• Given data
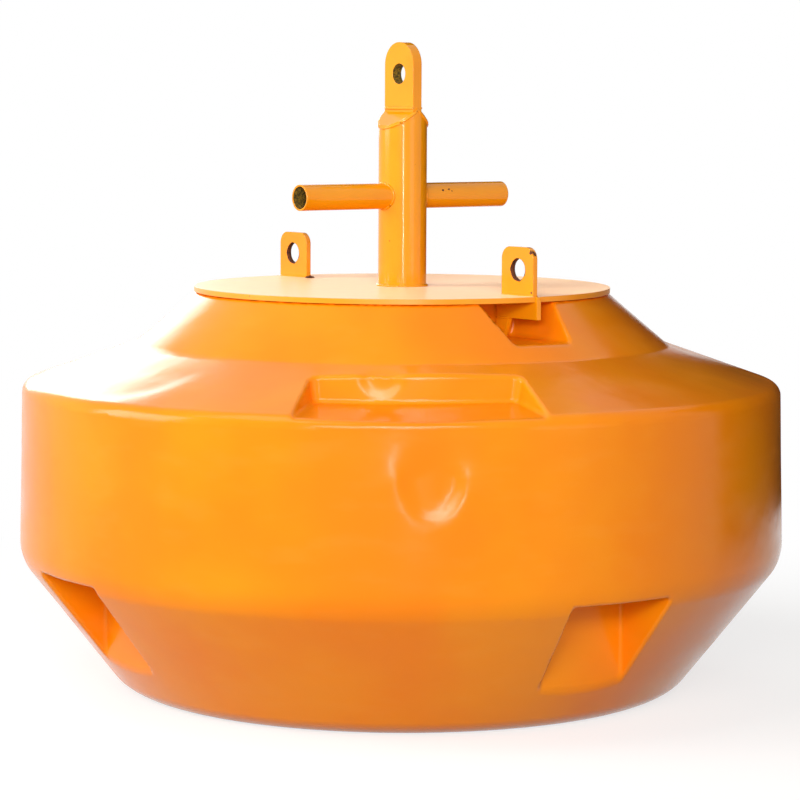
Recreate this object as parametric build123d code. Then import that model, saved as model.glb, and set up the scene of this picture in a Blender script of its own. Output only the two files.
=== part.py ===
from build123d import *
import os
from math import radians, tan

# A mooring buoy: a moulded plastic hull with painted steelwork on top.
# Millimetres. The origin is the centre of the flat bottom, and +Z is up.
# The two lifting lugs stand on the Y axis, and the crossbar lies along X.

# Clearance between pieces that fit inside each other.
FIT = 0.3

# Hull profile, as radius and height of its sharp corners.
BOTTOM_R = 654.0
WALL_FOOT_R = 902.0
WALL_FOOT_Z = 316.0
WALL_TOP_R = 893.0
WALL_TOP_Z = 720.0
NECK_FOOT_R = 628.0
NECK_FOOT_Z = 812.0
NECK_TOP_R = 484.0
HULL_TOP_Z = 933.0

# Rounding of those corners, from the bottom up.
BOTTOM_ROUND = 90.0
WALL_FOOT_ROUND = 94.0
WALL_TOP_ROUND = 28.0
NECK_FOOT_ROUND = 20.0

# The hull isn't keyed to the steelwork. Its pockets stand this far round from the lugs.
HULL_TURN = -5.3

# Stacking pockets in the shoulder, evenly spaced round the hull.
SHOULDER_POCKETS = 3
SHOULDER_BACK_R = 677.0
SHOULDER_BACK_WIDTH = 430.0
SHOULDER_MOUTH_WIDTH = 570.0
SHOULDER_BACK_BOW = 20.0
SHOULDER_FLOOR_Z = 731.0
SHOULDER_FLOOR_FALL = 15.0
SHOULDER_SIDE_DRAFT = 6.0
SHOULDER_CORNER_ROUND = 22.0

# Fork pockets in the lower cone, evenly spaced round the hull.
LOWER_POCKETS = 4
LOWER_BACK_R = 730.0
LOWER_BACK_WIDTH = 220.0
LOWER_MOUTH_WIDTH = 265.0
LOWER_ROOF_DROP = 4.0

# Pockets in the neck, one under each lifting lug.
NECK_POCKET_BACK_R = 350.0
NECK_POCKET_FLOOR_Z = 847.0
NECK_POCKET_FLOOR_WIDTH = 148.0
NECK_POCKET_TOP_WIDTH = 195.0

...

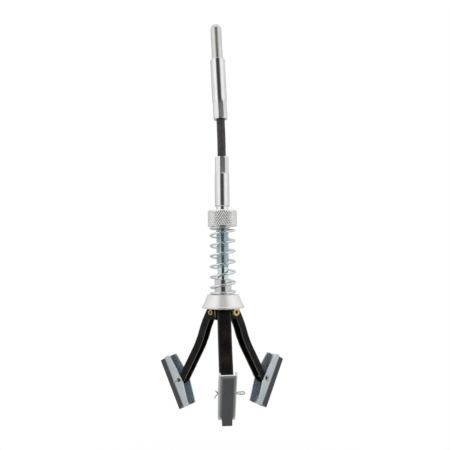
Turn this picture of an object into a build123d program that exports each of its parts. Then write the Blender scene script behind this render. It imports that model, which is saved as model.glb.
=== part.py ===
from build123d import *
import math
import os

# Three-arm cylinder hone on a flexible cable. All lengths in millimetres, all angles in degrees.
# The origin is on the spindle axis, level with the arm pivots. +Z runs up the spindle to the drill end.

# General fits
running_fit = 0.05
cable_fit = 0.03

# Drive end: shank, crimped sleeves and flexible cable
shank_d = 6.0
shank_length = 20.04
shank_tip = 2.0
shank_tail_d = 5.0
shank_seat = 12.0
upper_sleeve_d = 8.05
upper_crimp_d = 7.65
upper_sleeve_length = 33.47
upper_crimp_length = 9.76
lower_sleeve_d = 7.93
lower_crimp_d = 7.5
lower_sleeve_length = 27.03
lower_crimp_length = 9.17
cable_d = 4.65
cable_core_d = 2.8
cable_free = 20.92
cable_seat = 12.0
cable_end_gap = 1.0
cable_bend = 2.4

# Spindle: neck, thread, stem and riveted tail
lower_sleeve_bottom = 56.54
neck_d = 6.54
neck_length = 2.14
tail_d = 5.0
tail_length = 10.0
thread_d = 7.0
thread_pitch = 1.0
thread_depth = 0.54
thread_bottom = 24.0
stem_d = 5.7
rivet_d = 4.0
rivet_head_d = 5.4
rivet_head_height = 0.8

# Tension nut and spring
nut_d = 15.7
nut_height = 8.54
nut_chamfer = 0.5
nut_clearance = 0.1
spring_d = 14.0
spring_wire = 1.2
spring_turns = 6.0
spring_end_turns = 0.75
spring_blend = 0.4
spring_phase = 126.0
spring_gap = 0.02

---

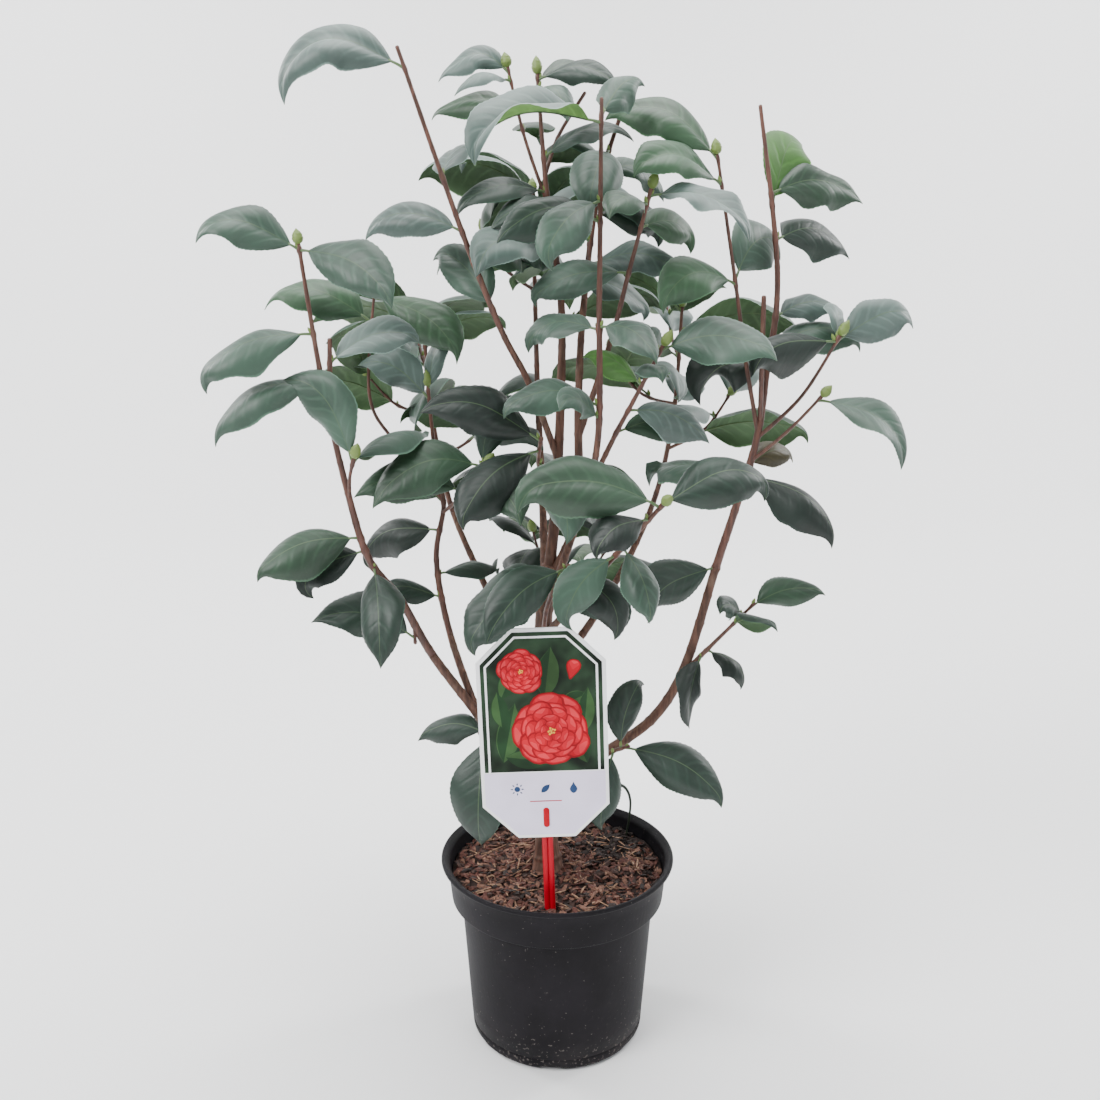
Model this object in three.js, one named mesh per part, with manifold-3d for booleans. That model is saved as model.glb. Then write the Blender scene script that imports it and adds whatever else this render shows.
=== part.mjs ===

• Objective
The lines to be given again exactly are those from the one containing "Recreate this object" up to and including the one containing "from math import radians, tan".

• Result
Recreate this object as parametric build123d code. Then import that model, saved as model.glb, and set up the scene of this picture in a Blender script of its own. Output only the two files.
=== part.py ===
from build123d import *
import os
from math import radians, tan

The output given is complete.